For me its a case of never say never. I would rather leave our options open as he may feel differently in a year or so. We had another chat about it last night and i do completely see where he is coming from. I'm not going to mention it again and just enjoy this precious time with Cam and then see how we both feel and what sort of position we are in in the future.

XX
 
Just give it all a bit of time, your baby is only just 5wks old and if i remember rightly in our house when dd was 5wks old we were never ever going to have another baby!
Having the snip is a bit drastic though, maybe have a chat with him about that rather than saying about another baby.
Its very hard though, i was ready for a baby much sooner than my dh was and it was a really hard time for me
 
maybe you can get the coil that lasts 5 year or 10 if none hormonal that gives u a lot of time to think and it can be removed. did he make u feel like he wanted more kids when you first got together? xx
 
id suggest having a long term non perm one like the coil. i thinknits a case of never say never. ultimately he does have 3 children already and sonhis reasons for not having more children are valid?! my oh has said he doesnt want another one after this one and i woild love three. instead of pressuring him in to commiting to another child when ur still in the difficult stages of parenthood wait until you're a little estabpished family. he may change his mind but he may not. you pressuring him,well wantinf him, to have more children is just the same as him pressuring you to not. you need tonsee how you get on...

xx
 
Over 2 years ago, I nearly broke up with my boyfriend because he said he categorically will never ever get marries again. He had a hard divorce. One day, I want to be married. I don't want to have kids with forever unmarried parents, (basically I don't want to be my mother!) I thought about ending it there and then.

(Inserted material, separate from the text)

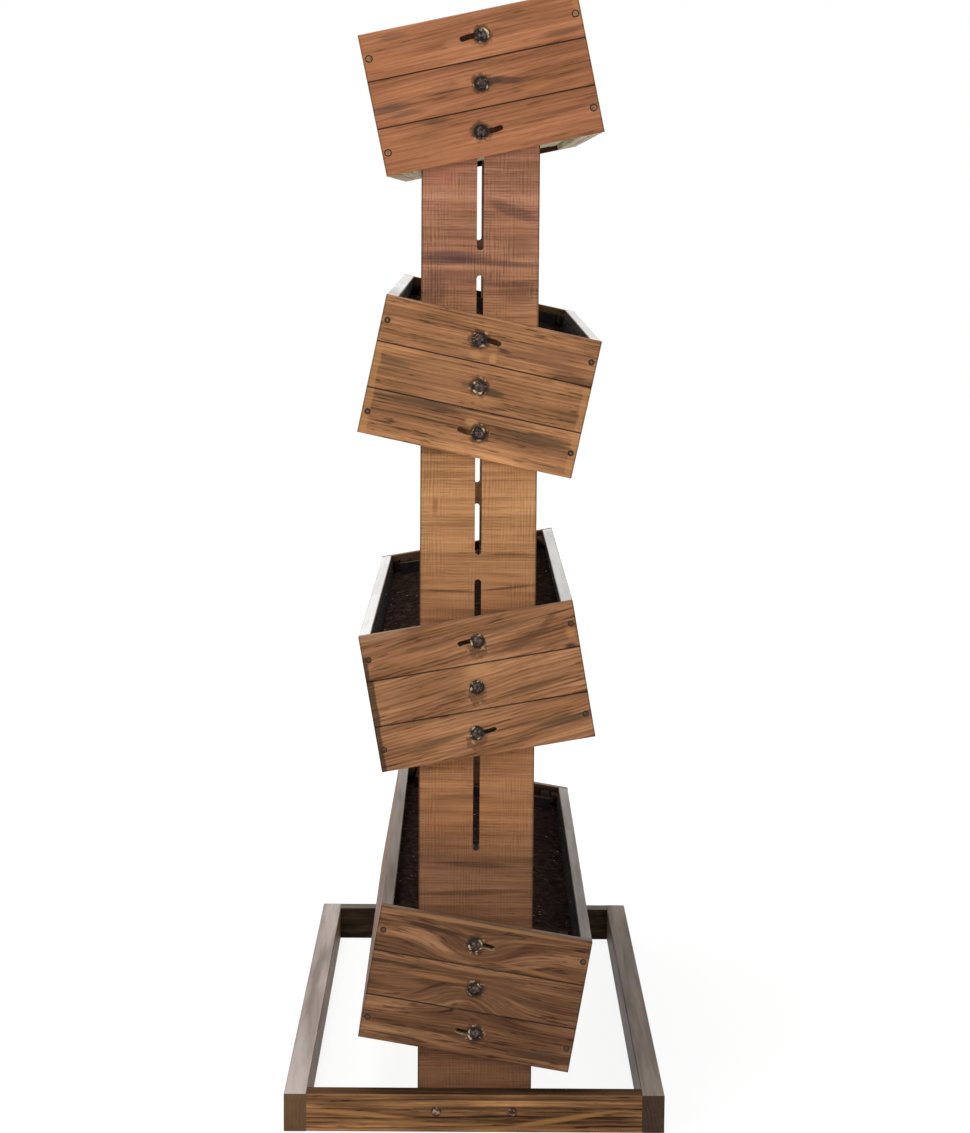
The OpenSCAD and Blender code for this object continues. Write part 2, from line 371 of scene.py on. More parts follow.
@dataclass(frozen=True)
class Boards:
    """How boards divide a node: courses of one pitch, each cut once along its run."""

    pitch: float = 10.0
    bottom: float = -5.0
    butt: float = 100.0
    butt_step: float = 0.0
    reach: float = 0.171


@dataclass(frozen=True)
class Mark:
    """A patch of stain, scuff, bare wood or painted shade, in millimetres from the middle bolt."""

    along: float
    across: float
    half_along: float
    half_across: float
    tone: str
    share: float = 0.6
    turn: float = 0.0
    ragged: float = 1.6


@dataclass(frozen=True)
class WoodFinish:
    """Stained and oiled wood, whose growth rings are cut from a log with its own pith."""

    name: str
    dark: str
    mid: str
    light: str
    smear: str = "4a3a2c"
    seed: int = 1
    ring_gap: float = 0.006
    rings: float = 0.25
    aside: float = 0.02
    pith: float = 0.035
    face: float = 0.0
    slope: float = 0.05
    lean: float = 0.0
    fan: float = 0.0
    fan_width: float = 0.06
    fan_height: float = 0.02
    wander: float = 0.02
    fibre: float = 0.5
    streak: float = 0.9
    dashes: float = 0.3
    shift: float = 0.15
    smears: float = 0.5
    saw: float = 0.0
    # Painted light and shade on the upward faces: how much of the top tones shows
    top_light_and_shade: float = 0.25
    top: tuple[str, str] = ("7d6f62", "c2b5a5")
    end_band: float = 0.0
    end_colour: str = "b07a4c"
    end_side: int = 0
    end_top: float = 1.0
    end_share: float = 0.75
    # How strongly the wood round the bolts is scuffed, with grime and painted shade round the washers
    bolt_scuff_and_shade: float = 0.0
    roughness: float = 0.5
    specular: float = 0.08
    # How much painted shade darkens the faces that look inward
    top_gloss: float = 0.0
    inward_shade: float = 0.0
    end_grain: str = ""
    bare_foot: str = ""
    edge_line: float = 0.0
    slot_shade: float = 0.0
    tints: tuple[tuple[float, str], ...] = ()
    marks: tuple[Mark, ...] = ()

    def build(self, place: Matrix, grain: Grain, boards: Boards, bolts_z: float = 0.0) -> Material:
        """Makes the material for one node.

        Args:
            place: The frame that the boards are square to.
            grain: How the boards lie in that frame.
            boards: How they divide the node.
            bolts_z: Height of the middle bolt, where the wood round the washers is scuffed, grimy and painted
                with shade.

        Returns:
            The finished material.
        """
        wood = Wood(self, place, grain, boards)
        wood.cut_rings()
        wood.colour_plain()
        for mark in self.marks:
            wood.lay_mark(mark)
        if self.saw:
            wood.draw_saw_lines()
        wood.line_edges()
        if self.tints:
            wood.tint()
        if self.bolt_scuff_and_shade:
            wood.scuff_and_shade_bolts(bolts_z)
            wood.bare_and_lit_slots()
        wood.tone_sides()
        wood.close()
        return wood.r.material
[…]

Part of me thought, he'll change his mind, and he thought I'd come to realise that marriage isn't important.

We now talk about "when" we get married :) we're not engaged, I don't want to rush it, but times past as he's warmed to the idea a lot more and even told me "I'll marry you one day"

My point being, you've just had a child, a huge event. Tell him you want the opportunity to change his mind because you don't feel it's fair to dismiss it yet?

Wss, you have a 5 week old at that age I didnt want more I'd love another now tho
 
When my babies were 5 weeks old I didn't even want sex again let alone another baby! "GET THAT THING AWAY FROM MEEEE!" springs to mind :D

But on a serious note, it's all about compromise, he cannot force you to do anything thats permanent. That would be totally unreasonable! just because he has 2 children from a previous relationship that should not impact on your dream of having more than 1 child. I think he really is being unreasonable. I would simply give it time and hopefully he will understand why this is important to you, more so living so far from family and friends. I completely understand why you would want your LO to have a sibling as I feel strongly about it too xxx
 
He may change his mind in the future. I wouldnt do anything permanent. What if in the future you break up and want a child with somebody else.. He might have 2 other children but you don't its a bit selfish to use that as an excuse.
 
It's so soon after your lovely little bundle, maybe he just needs some time? I don't know if anyone could make that decision straight away!!

Hope you get it resolved tho hun

xo
 
id just flat out say no, i dont want another child now but one way or another i will be having another baby as i want two, no argument or anything.